2. "Burger King" (Broadcast 6 November 2001) – French businessman Eric Bonnot, head of the Burger King fast-food chain in the UK, swaps the boardroom for a week's work behind the counter at the Liverpool branch.
3. "Hovis" (Broadcast 13 November 2001) – Peter Baker, MD of British Bakeries, swaps the boardroom for a week of putting crosses on hot-cross buns, scooping up litres of garlic butter with his hands, and chanting business Mantras in his Newcastle upon Tyne bakery.
4. "Central Park" (Broadcast 20 November 2001) – Just ten days after the terrorist attacks on the World Trade Center, Dr. Regina Peruggi, president of the New York Central Park Conservancy, leaves her Fifth Avenue office to work as a gardener in Central Park, where duties include cleaning dog mess and cleaning up after drug addicts.

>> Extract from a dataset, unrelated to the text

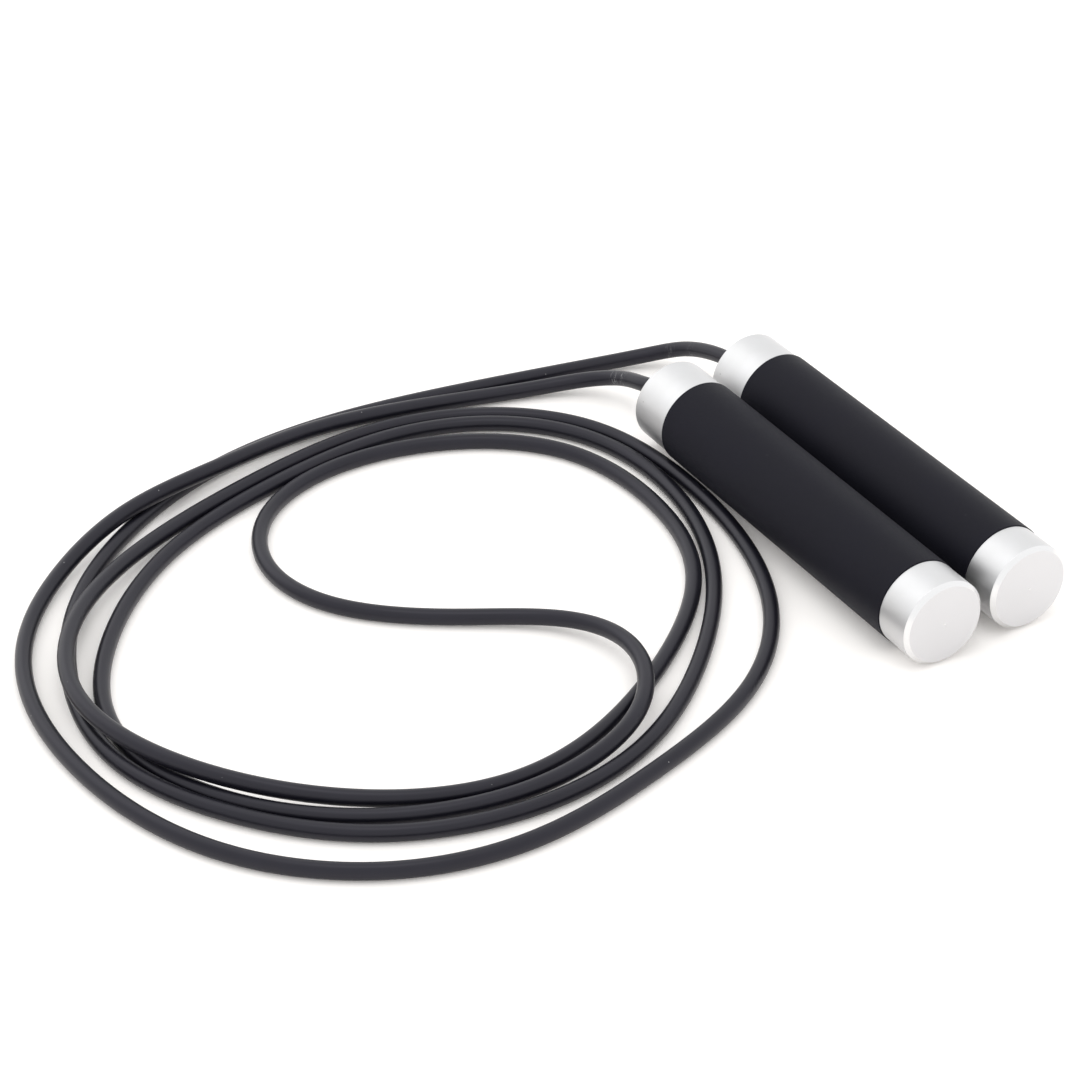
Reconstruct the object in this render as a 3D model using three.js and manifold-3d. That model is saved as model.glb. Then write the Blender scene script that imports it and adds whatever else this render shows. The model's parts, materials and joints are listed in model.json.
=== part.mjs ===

5. "Ambulance" (Broadcast 27 November 2001) – Adrian Lucas, Chief Executive of the Scottish Ambulance Service, returns to the streets of Glasgow as a member of the ambulance crew.
6. "Women's Prison USA" (Broadcast 4 December 2001) – John Ferguson, head of the world's largest private prison firm, heads for New Mexico as he works for a week a guard at one of his organisation's own women's prisons.
7. "Dating Agency" (Broadcast 18 December 2001) – As head of the UK's largest dating agency, Louise Hansen's job is to make profits from lonely hearts.
8. "Hoover" (Broadcast 19 April 2002) – Despite making the world's most famous vacuum cleaners, the Hoover factory near Glasgow is fighting for its future.